The main issue that determinism seems to address just from my observation is a feeling of resolving the problem of evil, that is how can God be genuinely loving to all things and yet seem to allow what we deem as irresponsible or needless suffering to his creation, particularly keenly felt in the case of a soul not receiving the knowledge of saving grace for some reason. This produces offensive feelings to our sinful nature which puts the priorities of preventing suffering over glorifying God.

So there's a lot of things to address and your question is not even very clear.

I personally find a tremendous unity of theology between the testaments where God displays an equal amount of grace and judgment in both testaments. Both testaments have God seeming extraordinarily merciful at times, such as forgiving gross and extensive sin, and yet at other times, seeming less merciful, judging harshly what seems to us a very small sin. Both testaments proclaim God is loving and that he desires the well being of his creation, and yet proclaim clearly that God judges sin radically and harshly. Sometimes the Sermon on the Mount makes the OT look like a cake-walk; Jesus says just thought crimes will burn you in a hell that makes human torture pale in comparison. By that standard we could argue the OT is more loving and compassionate than the NT.

Both testaments fit in with a theology of true autonomous free will, prevenient grace, judicial hardening, shared judgment for sins of the heart, the sin nature, the universal desire of God for the well-being of all his creation, the principle of delegation, and special election of some without universal reprobation of all the rest. Calvinism as a whole is a difficult system to unravel with many variations; and, in actual fact, some compatibilistic versions of Calvinism that deny equal ultimacy, and propose autonomous will is compatible with divine determinism, are indistinguishable in any practical application or thought from Classical Arminianism.

So maybe you could make an attempt to clarify your objection and give some focus to what you might be after.
Fair enough. Yeah, I suppose upon reflection that the OP is a bit too broad and not specific enough. I thought I did put the topic of Election out there as an example, but perhaps it wasn't clear enough.

If understand the Arminian position rightly, it is that they hold that God did not Choose/Elect individuals for Salvation from Eternity and thus pass by others, for God loves every individual person born into the world and wants them to be eternally saved. My point was that the OT doesn't seem to portray such a picture. Not that I see anyway. In the OT, God chose Israel and passed by the other nations, and then ordered His people to annihilate many tribes of people who worshipped other gods...without mercy. There was no evangelism campaign. In other words...God has mercy on whom He wants to, and He passes by others.

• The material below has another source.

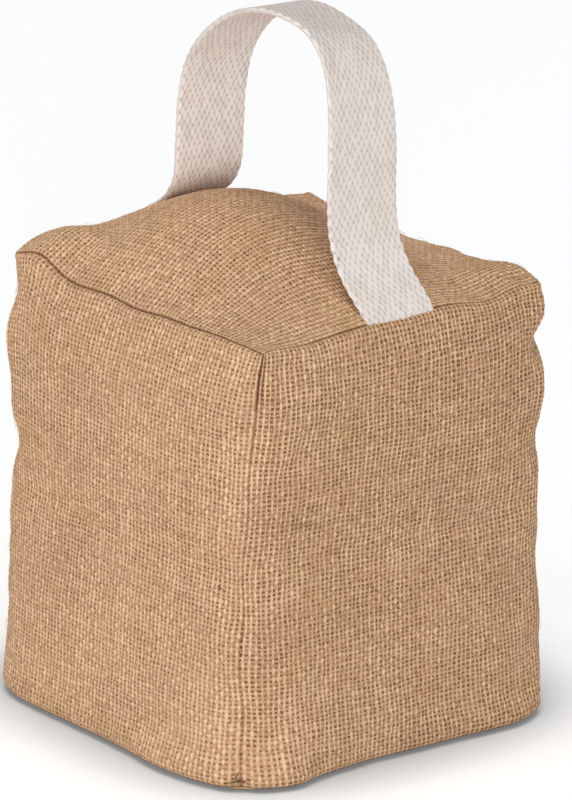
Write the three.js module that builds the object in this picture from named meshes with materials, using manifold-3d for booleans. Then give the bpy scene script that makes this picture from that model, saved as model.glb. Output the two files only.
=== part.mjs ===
// Weighted fabric door stop: a cube of hessian sewn from six panels and packed tight with heavy fill,
// with a carrying handle of flat cotton webbing caught in two opposite top seams.
// Millimetres, +Z up. The origin is on the floor, under the middle of the bag.
// The handle arches along X, and its width lies along Y.
import * as THREE from 'three';
import { mergeVertices } from 'three/addons/utils/BufferGeometryUtils.js';
import Module from 'manifold-3d';

// Bag: where its seams run
const bagWidth = 150;            // between the upright seams, along X
const bagDepth = 150;            // between the upright seams, along Y
const topSeamHeight = 179;       // floor to the top seams, at the corners
const baseSeamHeight = 1.5;      // floor to the base seams
const baseRim = 11;              // width of the rounded rim between a base seam and the flat of the base

// Bag: how far the fill swells each panel past its seams
const baseSwell = 12;            // at the floor, where the weight settles
const waistSwell = 6.5;          // at half height
const shoulderSwell = 11.5;      // just under the top seams
const domeRise = 26.5;           // top panel, above its seams
const panelFullness = 6;         // how squarely a side panel holds its swell from seam to seam
const panelTurn = 0.55;          // how roundly it turns in at the upright seams
const shoulderFullness = 8;      // the same two values, where a side panel meets the top
const shoulderTurn = 0.6;
const domeFullness = 2;          // the same two values for the top panel
const domeTurn = 1.2;
const domeShiftX = -0.36;        // the dome is fuller towards -X
const domeShiftY = -0.64;        // and towards -Y
const handleSeamLift = 4.4;      // the handle draws its -X seam up
const slackSeamSag = 1;          // the +Y seam hangs slack
const earReach = 12;             // size of the puffed corners, and how far along the seams they sit
const earDistance = 15;

// Bag: corners of the top and the base as they lean from a true square, in X and Y,
// and the height of the puffed ear beside the corner
const corners = [
  { a: 1, b: -1, top: [2.4, 2.9], base: [-0.9, -1.1], ear: 0 },
  { a: -1, b: -1, top: [0.7, 0.8], base: [-0.3, -0.4], ear: 5.5 },
  { a: 1, b: 1, top: [-1.1, -1.3], base: [0.5, 0.6], ear: 3 },
  { a: -1, b: 1, top: [1.2, 1.4], base: [-0.5, 0.5], ear: 0 },
];
const seamBow = [-2.1, -2.5];    // the upright seam at +X -Y bows this far at half height

// Bag: pinches, where an upright seam is drawn in, and soft bulges between them, where the depth is negative
const pinches = [
  { a: -1, b: -1, height: 167, depth: 1.5, reach: 7 },
  { a: -1, b: -1, height: 146, depth: -1.8, reach: 14 },
  { a: -1, b: -1, height: 105, depth: 4.5, reach: 9 },
  { a: -1, b: -1, height: 14, depth: -1.2, reach: 12 },
  { a: 1, b: 1, height: 171, depth: -1.8, reach: 8 },
  { a: 1, b: 1, height: 155, depth: 3.5, reach: 6 },
  { a: 1, b: 1, height: 136, depth: -1.8, reach: 11 },
  { a: 1, b: 1, height: 113, depth: 2, reach: 7 },
  { a: 1, b: 1, height: 70, depth: 2, reach: 18 },
  { a: 1, b: 1, height: 14, depth: -1.2, reach: 12 },
  { a: -1, b: 1, height: 130, depth: 3, reach: 9 },
  { a: -1, b: 1, height: 78, depth: 3, reach: 10 },
];
const pinchWidth = 8;            // how far a pinch reaches across the panels beside its seam

// Handle
const strapWidth = 35;
const strapThickness = 2;
const strapCentreY = -0.5;       // the middle of the strap's width, along Y
const strapTuck = 10;            // length sewn in below each seam
const strapInset = 1.2;          // the strap's middle, inside the seam line
const loopTilt = 8;              // the far edge of the arch's +X shoulder lies this much lower
const loopTiltX = 34;            // where along X the tilt is greatest
const loopTiltReach = 32;
const loopTiltHeight = 284;      // and at what height
const loopTiltDrop = 26;

// Middle line of the free loop seen from the side, in X and Z
const loopLine = [
  [-66.5, 190.5], [-58.5, 196.3], [-51.3, 202.6], [-46, 211.5], [-44.2, 226], [-42.5, 244], [-37.5, 260.5],
  [-27, 274.6], [-12, 284.9], [5, 289.3], [21.5, 288], [35, 283], [43.3, 273], [48, 258.5],
  [50.2, 240], [51.2, 222], [54.6, 207], [63, 193.6],
];

const fitGap = 0.3;              // between the strap and the cloth around it

// Mesh fineness
const panelSteps = 24;
const heightSteps = 26;
const strapSteps = 72;
const strapWidthSteps = 6;
const seamDensity = 0.45;        // how much the steps close up towards the seams

const hessian = new THREE.MeshStandardMaterial({ name: 'hessian', color: 0xbd9770, roughness: 0.95, metalness: 0 });
const webbing = new THREE.MeshStandardMaterial({ name: 'webbing', color: 0xd7ccc5, roughness: 0.9, metalness: 0 });

const wasm = await Module();
wasm.setup();

// 1 over the middle of a panel, falling to 0 at its two seams
function holdSwell(t, fullness, turn) {
  return Math.pow(Math.max(0, 1 - Math.pow(Math.abs(t), fullness)), turn);
}

function bell(distance, reach) {
  return Math.exp(-(distance * distance) / (reach * reach));
}

// Swell of the side panels at a share h of the height
function sideSwell(h) {
  const lower = THREE.MathUtils.lerp(baseSwell, waistSwell, Math.min(1, 2 * h));
  const level = h < 0.5 ? lower : THREE.MathUtils.lerp(waistSwell, shoulderSwell, 2 * h - 1);
  return level * holdSwell(h, shoulderFullness, shoulderTurn);
}

// The four upright seams carry everything: a and b run from -1 to 1 between them, h from 0 to 1 up them
function seamFrame(a, b, h) {
  const place = new THREE.Vector2();
  for (const corner of corners) {
    const share = ((1 + corner.a * a) / 2) * ((1 + corner.b * b) / 2);
    const bow = corner.a > 0 && corner.b < 0 ? 4 * h * (1 - h) : 0;
    const lean = [0, 1].map((i) => THREE.MathUtils.lerp(corner.base[i], corner.top[i], h) + bow * seamBow[i]);
    place.x += share * ((corner.a * bagWidth) / 2 + lean[0]);
    place.y += share * ((corner.b * bagDepth) / 2 + lean[1]);
  }
  return place;
}

// How far the top seams and the panel between them are drawn up or hang down
function topLift(a, b) {
  let lift = (handleSeamLift * (1 - a) * (1 - b * b)) / 2 - (slackSeamSag * (1 + b) * (1 - a * a)) / 2;
  for (const corner of corners) {
    const alongX = (Math.abs(a - corner.a) * bagWidth) / 2;
    const alongY = (Math.abs(b - corner.b) * bagDepth) / 2;
    lift += corner.ear * bell(alongX - earDistance, earReach) * bell(alongY, 2 * earReach);
    lift += corner.ear * bell(alongY - earDistance, earReach) * bell(alongX, 2 * earReach);
  }
  return lift;
}

function pinchIn(point, a, b) {
  for (const pinch of pinches) {
    const besideX = (Math.abs(a - pinch.a) * bagWidth) / 2;
    const besideY = (Math.abs(b - pinch.b) * bagDepth) / 2;
    const pull = pinch.depth * bell(point.z - pinch.height, pinch.reach) * bell(besideX + besideY, pinchWidth);
    point.x -= pull * pinch.a * Math.SQRT1_2;
    point.y -= pull * pinch.b * Math.SQRT1_2;
  }
}

// Height of the base: flat on the floor inside the rim, rising to the base seams
function baseHeight(a, b) {
  const rimX = Math.min(1, ((1 - Math.abs(a)) * bagWidth) / 2 / baseRim);
  const rimY = Math.min(1, ((1 - Math.abs(b)) * bagDepth) / 2 / baseRim);
  const flat = Math.min(rimX, rimY);
  return baseSeamHeight * (1 - flat) * (1 - flat);
}

// A point of the bag's outside. a, b and c run from -1 to 1, and the point lies on the faces of that cube.
function bagSkin(a, b, c) {
  const h = (c + 1) / 2;
  const seams = seamFrame(a, b, h);
  const swell = sideSwell(h);
  const lift = topLift(a, b) * h * h * h;
  const point = new THREE.Vector3(
    seams.x + a * swell * holdSwell(b, panelFullness, panelTurn),
    seams.y + b * swell * holdSwell(a, panelFullness, panelTurn),
    THREE.MathUtils.lerp(baseSeamHeight, topSeamHeight, h) + lift,
  );
  if (c === 1) {
    const crown = holdSwell(a, domeFullness, domeTurn) * holdSwell(b, domeFullness, domeTurn);
    point.z += domeRise * crown * (1 + domeShiftX * a + domeShiftY * b);
  }
  if (c === -1) point.z = baseHeight(a, b);
  pinchIn(point, a, b);
  return point;
}

// Steps of a panel, closer together at its seams
function closeToSeams(t) {
  return Math.abs(t) === 1 ? t : THREE.MathUtils.lerp(t, Math.sin((t * Math.PI) / 2), seamDensity);
}

// Only the corners and faces of a shape are kept, with each shared corner stored once
function weld(geometry) {
  geometry.deleteAttribute('normal');
  geometry.deleteAttribute('uv');
  return mergeVertices(geometry, 1e-5);
}

function bagGeometry() {
  const cube = new THREE.BoxGeometry(2, 2, 2, panelSteps, panelSteps, heightSteps);
  const places = cube.attributes.position;
  const point = new THREE.Vector3();
  for (let i = 0; i < places.count; i += 1) {
    point.fromBufferAttribute(places, i);
    const skin = bagSkin(closeToSeams(point.x), closeToSeams(point.y), closeToSeams(point.z));
    places.setXYZ(i, skin.x, skin.y, skin.z);
  }
  return weld(cube);
}

// Middle line of the whole strap: down inside one seam, up through the loop, and down inside the other
function strapPath() {
  const acrossShare = (2 * strapCentreY) / bagDepth;
  const lowSeam = bagSkin(-1, acrossShare, 1);
  const highSeam = bagSkin(1, acrossShare, 1);
  const line = [
    [lowSeam.x + strapInset, lowSeam.z - strapTuck],
    [lowSeam.x + strapInset, lowSeam.z - strapTuck / 2],
    [lowSeam.x + 2 * strapInset, lowSeam.z + strapThickness],
    ...loopLine,
    [highSeam.x - 1.5 * strapInset, highSeam.z + strapThickness],
    [highSeam.x - strapInset, highSeam.z - strapTuck / 2],
    [highSeam.x - strapInset, highSeam.z - strapTuck],
  ];
  return new THREE.CatmullRomCurve3(line.map(([x, z]) => new THREE.Vector3(x, 0, z)), false, 'centripetal');
}

// A flat band bent along the strap's path, grown on every side by a margin
function strapBand(margin) {
  const path = strapPath();
  const width = strapWidth + 2 * margin;
  const band = new THREE.BoxGeometry(1, width, strapThickness + 2 * margin, strapSteps, strapWidthSteps, 1);
  const places = band.attributes.position;
  const point = new THREE.Vector3();
  const growth = margin / path.getLength();
  for (let i = 0; i < places.count; i += 1) {
    point.fromBufferAttribute(places, i);
    const share = point.x + 0.5;
    const middle = path.getPointAt(share);
    const along = path.getTangentAt(share);
    const endPush = (share === 1 ? 1 : 0) - (share === 0 ? 1 : 0);
    const outward = new THREE.Vector3(-along.z, 0, along.x);
    const tilt = loopTilt * bell(middle.x - loopTiltX, loopTiltReach) * bell(middle.z - loopTiltHeight, loopTiltDrop);
    middle.addScaledVector(outward, point.z - (tilt * point.y) / strapWidth);
    middle.addScaledVector(along, endPush * growth * path.getLength());
    places.setXYZ(i, middle.x, point.y + strapCentreY, middle.z);
  }
  return weld(band);
}

function toSolid(geometry) {
  const vertProperties = new Float32Array(geometry.attributes.position.array);
  const triVerts = new Uint32Array(geometry.index.array);
  return new wasm.Manifold(new wasm.Mesh({ numProp: 3, vertProperties, triVerts }));
}

function toGeometry(solid) {
  const { vertProperties, triVerts } = solid.getMesh();
  const geometry = new THREE.BufferGeometry();
  geometry.setAttribute('position', new THREE.BufferAttribute(new Float32Array(vertProperties), 3));
  geometry.setIndex(new THREE.BufferAttribute(new Uint32Array(triVerts), 1));
  geometry.computeVertexNormals();
  return geometry;
}

function piece(name, geometry, material) {
  const mesh = new THREE.Mesh(geometry, material);
  mesh.name = name;
  return mesh;
}

// The filled bag, with the two slots in its seams that the strap's ends are sewn into
function hessianBag() {
  const bag = toSolid(bagGeometry());
  const strapRoom = toSolid(strapBand(fitGap));
  return piece('hessian_bag', toGeometry(bag.subtract(strapRoom)), hessian);
}

function webbingStrap() {
  return piece('webbing_strap', toGeometry(toSolid(strapBand(0))), webbing);
}

const doorStop = new THREE.Group();
doorStop.name = 'fabric_door_stop';
doorStop.add(hessianBag(), webbingStrap());

export default doorStop;
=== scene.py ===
import math
from functools import partial
import bpy
import numpy as np
from mathutils import Matrix, Vector


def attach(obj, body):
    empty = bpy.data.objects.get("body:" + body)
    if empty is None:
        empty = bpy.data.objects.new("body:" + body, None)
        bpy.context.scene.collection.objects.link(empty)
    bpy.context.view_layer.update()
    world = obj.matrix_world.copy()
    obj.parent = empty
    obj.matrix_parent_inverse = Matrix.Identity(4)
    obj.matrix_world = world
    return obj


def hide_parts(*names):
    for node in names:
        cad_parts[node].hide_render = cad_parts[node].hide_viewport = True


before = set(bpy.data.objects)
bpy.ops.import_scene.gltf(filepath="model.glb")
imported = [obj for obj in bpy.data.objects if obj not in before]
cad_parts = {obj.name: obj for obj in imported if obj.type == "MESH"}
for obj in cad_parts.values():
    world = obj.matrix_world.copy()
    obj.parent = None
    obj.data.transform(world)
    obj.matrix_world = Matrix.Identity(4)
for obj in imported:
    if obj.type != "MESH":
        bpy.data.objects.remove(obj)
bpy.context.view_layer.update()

mm = 0.001                      # the dictionaries below are in millimetres
print("frame loaded:", sorted(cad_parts))


def addObject(name, data):
    obj = bpy.data.objects.new(name, data)
    bpy.context.collection.objects.link(obj)
    return obj


# Camera, set by where the middle of the bag lies in the picture, in pixels
view = {
    "azimuth": 49.89, "elevation": 19.1, "roll": 0.95,   # degrees
    "distance": 3000, "pivot": (0, 0, 90),
    "focalPixels": 7469, "pivotPixel": (274, 483), "pictureSize": (572, 800), "sensor": 36, "clip": (0.1, 20),
}


def makeCamera():
    azimuth, elevation, roll = (math.radians(view[key]) for key in ("azimuth", "elevation", "roll"))
    (width, height), (pivotX, pivotY), focal = view["pictureSize"], view["pivotPixel"], view["focalPixels"]
    back = Vector((math.sin(azimuth) * math.cos(elevation), -math.cos(azimuth) * math.cos(elevation),
                   math.sin(elevation)))
    right = Vector((math.cos(azimuth), math.sin(azimuth), 0))
    up = back.cross(right)
    right, up = right * math.cos(roll) + up * math.sin(roll), up * math.cos(roll) - right * math.sin(roll)
    place = Vector(view["pivot"]) + back * view["distance"]
    # the ray through the middle of the picture, which isn't where the pivot lies
    axisZ = (back - right * (width / 2 - pivotX) / focal - up * (pivotY - height / 2) / focal).normalized()
    axisX = up.cross(axisZ).normalized()
    axisY = axisZ.cross(axisX)
    data = bpy.data.cameras.new("camera")
    data.sensor_width = view["sensor"]
    data.lens = view["sensor"] * focal / max(width, height)
    data.clip_start, data.clip_end = view["clip"]
    camera = addObject("camera", data)
    turn = Matrix((axisX, axisY, axisZ)).transposed().to_4x4()
    camera.matrix_world = Matrix.Translation(place * mm) @ turn
    bpy.context.scene.camera = camera


makeCamera()


# Meshes from grids of points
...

And there are other things too, eg. The curse in Isaiah 6 that certain people even among Israel were blinded by God so that they would never hear or see the truth lest they turn to Him and He would heal them. ie. Only the Elect could see, the others were blinded...and GOD designed it that way. Or the fact that God intended to save NONE of the people in the flood except Noah and his family...or any of the people of Sodom and Gomorrah either (except Lot and his family). etc.

It seems like the Arminian position has a picture of God who in the NT had a total change of heart. Now He wants everyone to be saved. Hence, He doesn't choose some but pass by others. That doesn't appear to be the case in the OT, nor in the NT in view of the clear teaching of Election by Grace.

Anyhow, I'm not saying that Arminians CAN'T harmonize it all. I'm asking how they do so, because the idea that God loves every single individual born into the world and wants them to be saved doesn't appear to be in the OT.
 

zerinus

Well-known member
Fair enough. Yeah, I suppose upon reflection that the OP is a bit too broad and not specific enough. I thought I did put the topic of Election out there as an example, but perhaps it wasn't clear enough.

If understand the Arminian position rightly, it is that they hold that God did not Choose/Elect individuals for Salvation from Eternity and thus pass by others, for God loves every individual person born into the world and wants them to be eternally saved. My point was that the OT doesn't seem to portray such a picture. Not that I see anyway. In the OT, God chose Israel and passed by the other nations, and then ordered His people to annihilate many tribes of people who worshipped other gods...without mercy. There was no evangelism campaign. In other words...God has mercy on whom He wants to, and He passes by others.
In Leviticus and Deuteronomy God outlines all the evil practices of the Canaanites for which they were being destroyed, including the sacrifice of their children to the Canaanite gods; and in Deuteronomy 9:5 God clearly says that it was not for the righteousness of the Israelites that God is allowing them to occupy the Canaanite lands, but for the wickedness of those nations that God is allowing them to be destroyed. The same applies to the other arguments you have put forward. God destroys the wicked (after giving them a chance to repent), and spares the righteous. That rule applies to the NT as well as the OT, no difference (e.g. Matthew 23:38; Luke 13:35).